Okay, so Warren Beatty and Faye Dunaway announced that the wrong movie won Best Picture at the 89th Oscars, and it happened because Beatty was handed the wrong envelope. But why did it take two minutes for anyone to notice that Moonlight was the real winner and not La La Land?

In a new interview with The Wrap, Oscars stage manager Gary Natoli said that it's all because of two accountants from PricewaterhouseCooper. Here's what we know so far: Brian Cullinan and Martha Ruiz were responsible for handing out the envelopes to presenters backstage.
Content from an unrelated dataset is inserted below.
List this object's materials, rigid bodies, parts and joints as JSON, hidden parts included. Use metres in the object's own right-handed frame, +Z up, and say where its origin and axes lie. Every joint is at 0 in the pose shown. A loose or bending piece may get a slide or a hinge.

However, Cullinan (who might have been busy tweeting a photo of Emma Stone), reportedly gave Beatty the envelope for Best Actress, which read: "Emma Stone, La La Land."

Beatty froze when he opened the card, but Dunaway announced that La La Land won Best Picture. It wasn't until the cast and crew of the musical were onstage and making their speeches that one of the producers of the movie noticed the card was for the wrong category.
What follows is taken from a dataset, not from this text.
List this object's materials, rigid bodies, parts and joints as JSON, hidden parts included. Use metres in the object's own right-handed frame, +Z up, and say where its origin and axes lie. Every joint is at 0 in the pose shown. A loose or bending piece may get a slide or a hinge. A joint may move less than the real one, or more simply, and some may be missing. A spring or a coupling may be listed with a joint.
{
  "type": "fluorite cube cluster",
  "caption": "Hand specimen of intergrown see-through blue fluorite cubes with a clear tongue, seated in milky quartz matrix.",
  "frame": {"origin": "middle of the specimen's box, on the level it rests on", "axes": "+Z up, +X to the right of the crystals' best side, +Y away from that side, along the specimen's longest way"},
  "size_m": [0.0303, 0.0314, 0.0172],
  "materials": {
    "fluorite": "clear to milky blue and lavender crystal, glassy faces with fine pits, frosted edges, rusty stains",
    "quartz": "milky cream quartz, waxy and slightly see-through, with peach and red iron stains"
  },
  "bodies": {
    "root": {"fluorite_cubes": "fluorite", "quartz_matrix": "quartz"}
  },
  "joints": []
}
Natoli said that he didn't know the wrong winner had been announced until more than a minute after it happened. Cullinan and Ruiz were allegedly the only people who knew the correct winners, and they were reportedly told to memorize all of them in case anything would go wrong. But when Dunaway said the wrong title, Natoli said Ruiz (who was standing near him) and Cullinan didn't react at all.

The stage manager then assumed everything was fine, and he left the stage to begin setting up for a closing skit in the audience featuring Matt Damon and host Jimmy Kimmel. "I still do not understand the delay," Natoli said. "[Stage manager] John [Esposito] was trying to get Brian to go on stage, and he wouldn't go. And Martha wouldn't go. We had to push them on stage, which was just shocking to me."

Eventually Natoli, Kimmel, and Beatty, stood before the confused audience and tried to rectify the situation. But Natoli's account of the story would definitely explain why PwC announced that both Ruiz and Cullinan would not be a part of future Oscar ceremonies when it was only Cullinan who provided the wrong envelope.

If there's one thing we know for certain, it's this: don't ask Warren Beatty about the mistake.